White wept during the speech, and was still red-eyed minutes later when he accepted the best limited series award for the show.
EXCUSING ALL THE ABSENCES
On a night when some boycotted the show, Golden Globes presenters took the rare step of explaining, sometimes in detail, why some winners weren’t there.

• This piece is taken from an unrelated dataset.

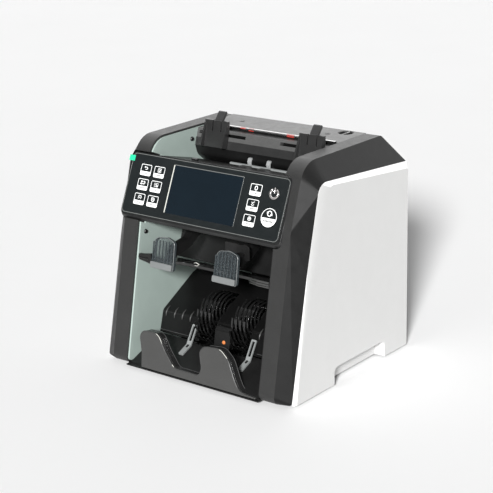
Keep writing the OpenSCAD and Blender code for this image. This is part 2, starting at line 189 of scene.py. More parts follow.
def g_lathe(profile, n=48, T=T0, cx=0, cy=0):
    """profile of (radius, height) turned about the local z axis through cx, cy."""
    v, f = [], []
    rings = []
    for r, h in profile:
        if r < 1e-6:
            rings.append([len(v)])
            v.append(T(cx, cy, h))
        else:
            rings.append(list(range(len(v), len(v) + n)))
            for k in range(n):
                a = 2 * math.pi * k / n
                v.append(T(cx + r * math.cos(a), cy + r * math.sin(a), h))
    for a, b in zip(rings, rings[1:]):
        for k in range(n):
            j = (k + 1) % n
            if len(a) == 1 and len(b) == 1:
                continue
            if len(a) == 1:
                f.append([a[0], b[j], b[k]])
            elif len(b) == 1:
                f.append([a[k], a[j], b[0]])
            else:
                f.append([a[k], a[j], b[j], b[k]])
    for r in (rings[0], rings[-1]):
        if len(r) > 1:
            f.append(list(r))
    return v, f


def g_loft(loops, caps=True, closed_ends=False):
    n = len(loops[0])
    v = [p for l in loops for p in l]
    f = []
    for i in range(len(loops) - 1):
        for k in range(n):
            j = (k + 1) % n
            f.append([i * n + k, i * n + j, (i + 1) * n + j, (i + 1) * n + k])
    if caps:
        f += [list(range(n))[::-1], list(range((len(loops) - 1) * n, len(loops) * n))]
    return v, f


def finish_mesh(o, bevel=0.0, seg=2, angle=32, smooth=38, subsurf=0):
    me = o.data
    bm = bmesh.new()
    bm.from_mesh(me)
    bmesh.ops.remove_doubles(bm, verts=bm.verts, dist=2e-6)
    bmesh.ops.recalc_face_normals(bm, faces=bm.faces)
    bm.to_mesh(me)
    bm.free()
    me.shade_smooth()
    me.set_sharp_from_angle(angle=math.radians(smooth))
    if bevel > 0:
        b = o.modifiers.new("edges", "BEVEL")
        b.width = bevel * mm
        b.segments = seg
        b.limit_method = "ANGLE"
        b.angle_limit = math.radians(angle)
        b.use_clamp_overlap = True
        b.harden_normals = False
        b.miter_outer = "MITER_ARC"
        w = o.modifiers.new("normals", "WEIGHTED_NORMAL")
        w.keep_sharp = False
        w.weight = 50
    if subsurf:
        s = o.modifiers.new("subdivision", "SUBSURF")
        s.levels = s.render_levels = subsurf


def build(name, geos, material, body="case", replaces=(), bevel=0.0, seg=2, angle=32, smooth=38, subsurf=0):
    v, f = [], []
    for gv, gf in geos:
        k = len(v)
        v += [(p[0] * mm, p[1] * mm, p[2] * mm) for p in gv]
        f += [[i + k for i in face] for face in gf]
    me = bpy.data.meshes.new(name)
    me.from_pydata(v, [], f)
    o = bpy.data.objects.new(name, me)
    S.collection.objects.link(o)
    me.materials.append(material)
    finish_mesh(o, bevel, seg, angle, smooth, subsurf)
    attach(o, body)
    if replaces:
        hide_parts(*replaces)
    return o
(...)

Cate Blanchett, winner of best actress in a movie drama for “Tár,” “couldn’t be here tonight because she’s on production in the UK,” presenter Henry Golding said.
Amanda Seyfried, winner of best actress in a limited series for “The Dropout,” “is deep in the process of creating a new musical so she could not be here tonight,” presenter Mo Brings Plenty said.
Regina Hall made it clear that she was reading from a teleprompter and mocked the explanation she had to give for Kevin Costner not accepting his best actor in a TV drama award for “Yellowstone,” despite the serious subject matter of this week’s severe flooding in California.
“He so much wanted to be here,” Hall said, shaking her head and laughing, “but because of the unprecedented weather, he has to shelter in place, in Santa Barbara.”
“Let’s pray everyone,” she said, before catching herself and saying “no, that’s awful.”
CARMICHAEL CASUALLY COURTS CONTROVERSY
Host Jerrod Carmichael pulled no punches with his jokes, starting with his opening monologue, in which he said he was hired “because I am Black.” A few of his on-the-edge jokes, delivered in his laid back style, fell flat, including a dig at Tom Cruise and the Church of Scientology, and his calling the Beverly Hilton, the Globes’ longtime home, “the hotel that killed Whitney Houston.” The superstar died in a room there in 2012.
But a joke based on the antisemitic statements of Ye, formerly Kanye West, got a strong laugh when Carmichael told Spielberg that he had seen “The Fabelmans,” which is based on Spielberg’s Jewish family.
“I actually saw it with Kanye,” Carmichael said, “and it changed everything for him.”
Spielberg responded with a “thank God” gesture.